## [Task]
Output the material beneath exactly, leaving nothing out.

***** Recorded information *****

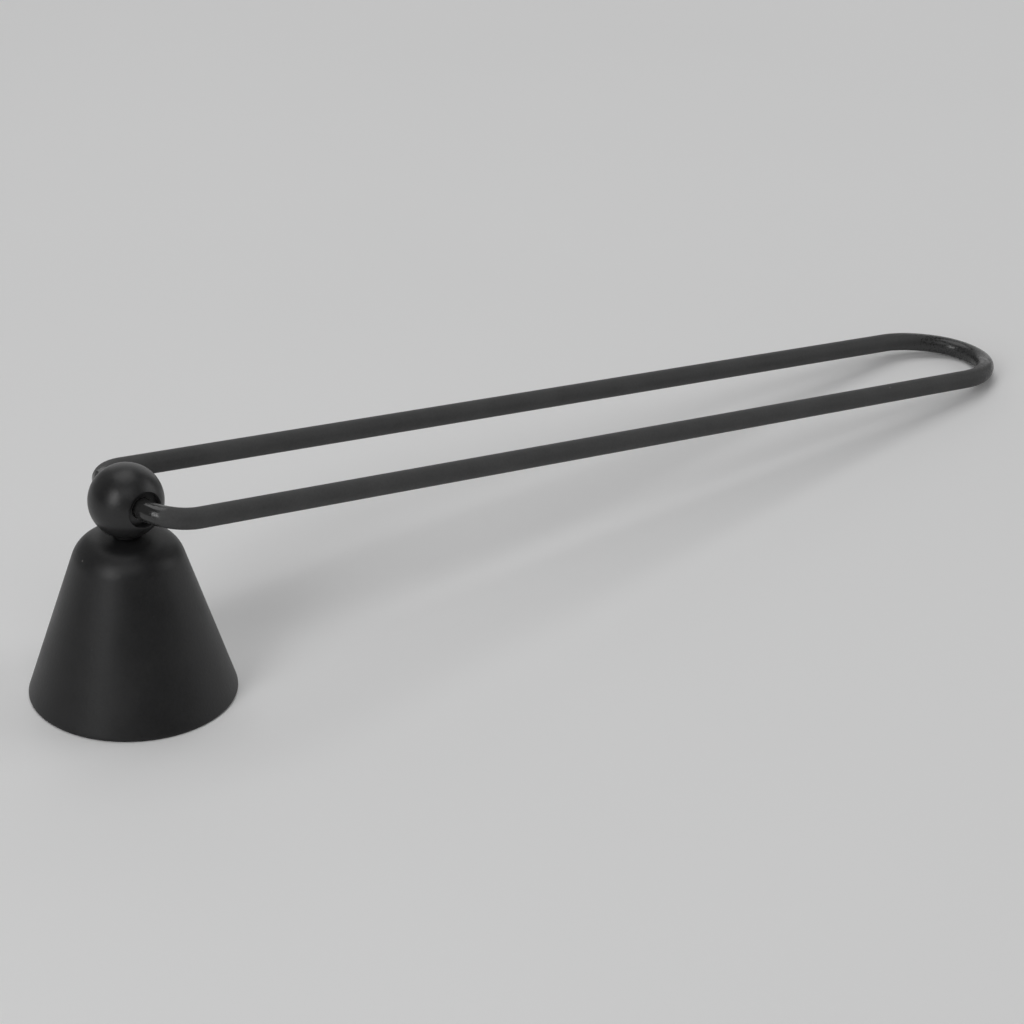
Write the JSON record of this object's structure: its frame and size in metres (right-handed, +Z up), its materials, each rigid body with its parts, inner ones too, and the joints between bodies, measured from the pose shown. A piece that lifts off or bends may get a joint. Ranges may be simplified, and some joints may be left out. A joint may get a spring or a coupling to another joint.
{
  "type": "candle snuffer",
  "caption": "Matte black candle snuffer: a small conical bell topped by a ball, with a long wire-loop handle that pivots in the ball to put out a flame from a distance.",
  "frame": {"origin": "centre of the bell's open rim, in the rim's plane", "axes": "+X along the handle from the pivot to the far end of the loop, Y along the pivot axis, +Z up out of the rim"},
  "size_m": [0.1907, 0.029, 0.0347],
  "materials": {
    "bell_black_coat": "matte powder coat",
    "ball_black_coat": "satin black coat",
    "wire_black_coat": "satin black coat, polished where it rubs in the ball",
    "screw_zinc_steel": "zinc plated",
    "washer_zinc_steel": "zinc plated",
    "spring_steel": "bright spring steel"
  },
  "bodies": {
    "head": {"snuffer_bell": "bell_black_coat", "pivot_ball": "ball_black_coat", "bell_screw": "screw_zinc_steel", "flat_washer": "washer_zinc_steel", "spring_lock_washer": "spring_steel"},
    "handle": {"handle_loop": "wire_black_coat"}
  },
  "joints": [
    {"name": "handle_swing", "type": "hinge", "parent": "head", "child": "handle", "pos_m": [0, 0, 0.02975], "axis": [0, -1, 0], "range_deg": [-54, 252]}
  ]
}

*****

## [Result for this exercise]
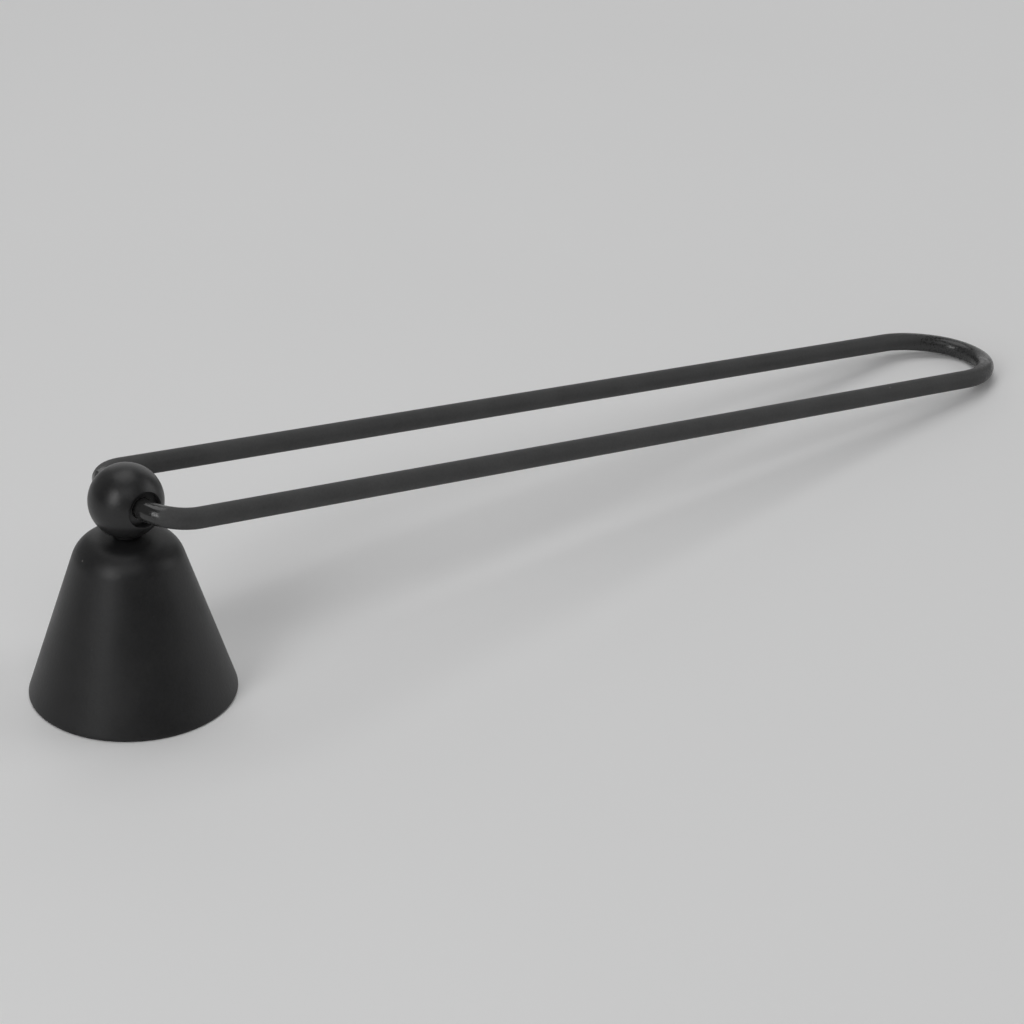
Write the JSON record of this object's structure: its frame and size in metres (right-handed, +Z up), its materials, each rigid body with its parts, inner ones too, and the joints between bodies, measured from the pose shown. A piece that lifts off or bends may get a joint. Ranges may be simplified, and some joints may be left out. A joint may get a spring or a coupling to another joint.
{
  "type": "candle snuffer",
  "caption": "Matte black candle snuffer: a small conical bell topped by a ball, with a long wire-loop handle that pivots in the ball to put out a flame from a distance.",
  "frame": {"origin": "centre of the bell's open rim, in the rim's plane", "axes": "+X along the handle from the pivot to the far end of the loop, Y along the pivot axis, +Z up out of the rim"},
  "size_m": [0.1907, 0.029, 0.0347],
  "materials": {
    "bell_black_coat": "matte powder coat",
    "ball_black_coat": "satin black coat",
    "wire_black_coat": "satin black coat, polished where it rubs in the ball",
    "screw_zinc_steel": "zinc plated",
    "washer_zinc_steel": "zinc plated",
    "spring_steel": "bright spring steel"
  },
  "bodies": {
    "head": {"snuffer_bell": "bell_black_coat", "pivot_ball": "ball_black_coat", "bell_screw": "screw_zinc_steel", "flat_washer": "washer_zinc_steel", "spring_lock_washer": "spring_steel"},
    "handle": {"handle_loop": "wire_black_coat"}
  },
  "joints": [
    {"name": "handle_swing", "type": "hinge", "parent": "head", "child": "handle", "pos_m": [0, 0, 0.02975], "axis": [0, -1, 0], "range_deg": [-54, 252]}
  ]
}